Merangkul Harapan
Isu kekerasan terhadap pekerja rumah tangga (PRT) di Indonesia tak kunjung usai. Salah satu yang paling sering terdengar adalah kasus penyiksaan fisik. Hingga kini, nasib para pekerja belum dijadikan prioritas oleh pemerintah.
Komnas HAM mencatat dalam rilis terakhirnya pada 2022 bahwa selama 2017-2022, Jaringan Advokasi Nasional Pekerja Rumah Tangga (JALA PRT) mendokumentasikan setidaknya 2.637 kasus kekerasan terhadap pekerja. Koordinator Koalisi Sipil Perlindungan Pekerja Rumah Tangga (PPRT) Eva Sundari juga mengatakan, 10 hingga 11 PRT menjadi korban kekerasan setiap hari. Kekerasan dalam rumah tangga yang sering dialami oleh pekerja rumah tangga beragam bentuknya – termasuk kekerasan ekonomi, psikis, fisik, dan seksual. Psikolog Vitria Lazzarini mengatakan dampak kekerasan bagi korban sangat fatalistik, bahkan berujung kematian memengaruhi kondisi kesehatan fisik maupun mental.
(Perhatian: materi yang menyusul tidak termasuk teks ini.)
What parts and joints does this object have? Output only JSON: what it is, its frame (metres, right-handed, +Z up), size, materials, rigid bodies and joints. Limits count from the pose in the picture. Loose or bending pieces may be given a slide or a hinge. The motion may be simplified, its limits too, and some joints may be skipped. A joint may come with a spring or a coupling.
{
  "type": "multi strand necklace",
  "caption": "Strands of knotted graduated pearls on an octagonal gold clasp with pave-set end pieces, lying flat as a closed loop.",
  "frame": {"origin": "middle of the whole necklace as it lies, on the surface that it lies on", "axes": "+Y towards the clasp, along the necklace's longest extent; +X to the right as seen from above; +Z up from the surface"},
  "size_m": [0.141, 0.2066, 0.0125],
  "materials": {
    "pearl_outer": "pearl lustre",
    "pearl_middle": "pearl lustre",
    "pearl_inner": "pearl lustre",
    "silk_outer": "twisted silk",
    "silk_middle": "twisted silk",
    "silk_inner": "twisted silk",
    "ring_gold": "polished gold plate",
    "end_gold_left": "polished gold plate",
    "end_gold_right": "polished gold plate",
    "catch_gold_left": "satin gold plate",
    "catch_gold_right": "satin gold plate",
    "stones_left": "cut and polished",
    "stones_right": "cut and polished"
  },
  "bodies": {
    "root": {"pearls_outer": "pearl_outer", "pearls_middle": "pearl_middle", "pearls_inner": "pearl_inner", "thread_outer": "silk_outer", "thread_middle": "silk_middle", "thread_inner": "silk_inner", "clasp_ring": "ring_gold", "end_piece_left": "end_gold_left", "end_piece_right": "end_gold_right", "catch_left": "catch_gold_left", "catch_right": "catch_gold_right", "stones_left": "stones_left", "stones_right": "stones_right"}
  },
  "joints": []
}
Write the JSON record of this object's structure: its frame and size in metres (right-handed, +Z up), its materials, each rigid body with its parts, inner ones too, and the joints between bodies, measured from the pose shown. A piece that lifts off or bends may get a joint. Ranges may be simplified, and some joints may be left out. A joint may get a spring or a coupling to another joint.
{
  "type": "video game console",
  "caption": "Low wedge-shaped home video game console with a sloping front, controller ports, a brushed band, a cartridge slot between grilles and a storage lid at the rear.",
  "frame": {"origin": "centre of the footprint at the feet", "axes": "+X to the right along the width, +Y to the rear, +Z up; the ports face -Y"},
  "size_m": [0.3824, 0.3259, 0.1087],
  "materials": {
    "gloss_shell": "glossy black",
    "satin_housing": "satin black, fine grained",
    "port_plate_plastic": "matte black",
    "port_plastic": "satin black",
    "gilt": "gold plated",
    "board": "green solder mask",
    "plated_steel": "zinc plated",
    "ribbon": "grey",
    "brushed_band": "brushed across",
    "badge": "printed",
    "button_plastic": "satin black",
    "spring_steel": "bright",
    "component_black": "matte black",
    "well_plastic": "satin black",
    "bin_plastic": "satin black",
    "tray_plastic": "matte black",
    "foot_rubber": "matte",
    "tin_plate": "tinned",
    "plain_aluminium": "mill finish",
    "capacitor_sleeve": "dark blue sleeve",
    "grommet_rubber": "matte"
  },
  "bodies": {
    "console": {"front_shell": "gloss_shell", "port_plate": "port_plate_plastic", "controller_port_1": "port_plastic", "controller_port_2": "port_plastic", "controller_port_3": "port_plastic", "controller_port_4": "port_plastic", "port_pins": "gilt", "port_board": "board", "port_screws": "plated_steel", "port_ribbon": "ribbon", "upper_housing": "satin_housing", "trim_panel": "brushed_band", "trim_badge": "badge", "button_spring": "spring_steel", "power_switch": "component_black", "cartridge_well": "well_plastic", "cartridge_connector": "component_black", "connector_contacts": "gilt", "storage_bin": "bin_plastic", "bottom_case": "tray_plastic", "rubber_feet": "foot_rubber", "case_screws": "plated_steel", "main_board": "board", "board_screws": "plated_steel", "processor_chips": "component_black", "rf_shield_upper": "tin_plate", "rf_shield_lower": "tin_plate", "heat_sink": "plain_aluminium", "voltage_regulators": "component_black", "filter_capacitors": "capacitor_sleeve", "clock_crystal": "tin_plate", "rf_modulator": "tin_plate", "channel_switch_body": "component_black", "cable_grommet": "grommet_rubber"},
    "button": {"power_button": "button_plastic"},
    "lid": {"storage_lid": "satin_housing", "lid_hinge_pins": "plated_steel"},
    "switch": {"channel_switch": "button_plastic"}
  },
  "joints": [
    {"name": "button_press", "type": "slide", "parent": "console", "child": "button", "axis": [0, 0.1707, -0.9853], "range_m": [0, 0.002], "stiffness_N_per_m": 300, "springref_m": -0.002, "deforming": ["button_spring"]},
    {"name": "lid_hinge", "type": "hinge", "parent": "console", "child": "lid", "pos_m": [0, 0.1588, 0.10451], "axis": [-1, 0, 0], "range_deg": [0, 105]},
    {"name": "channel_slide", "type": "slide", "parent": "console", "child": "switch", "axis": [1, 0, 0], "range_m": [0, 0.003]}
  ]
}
JALA PRT dibentuk pada 2004 sebagai wadah diskusi dan advokasi bagi PRT. Misinya sejauh ini adalah mendesak pemerintah untuk mengesahkan Undang-Undang Perlindungan Pekerja Rumah Tangga (UU PPRT). Namun, sejak 2004 rancangan tersebut belum juga disahkan menjadi undang-undang. Pengamat ketenagakerjaan Tadjuddin Nur Effendi menduga penyebabnya rancangan undang-undang ini prioritasnya rendah dan tidak menguntungkan bagi para pemangku kepentingan.
Siti Khotimah adalah salah satu penyintas kekerasan di kalangan profesi pekerja rumah tangga. Ia disiram air panas, dirantai, juga dikurung di kandang anjing karena kedapatan mencuri di apartemen tempatnya bekerja di Jakarta Selatan. Keluarganya terdampak secara ekonomi karena mesti mendampingi Siti selama dirawat di RS Polri I R. Said Sukanto, Jakarta.
Walau telah memfasilitasi kekerasan terhadap PRT selama 19 tahun, JALA PRT baru dapat menyelesaikan 17 kasus. Namun mereka terus berusaha membuat isu ini tidak terlupakan. Kegiatan ‘Rabuan’ rutin digelar di depan gedung DPR/MPR agar pemerintah dan masyarakat turut mendukung.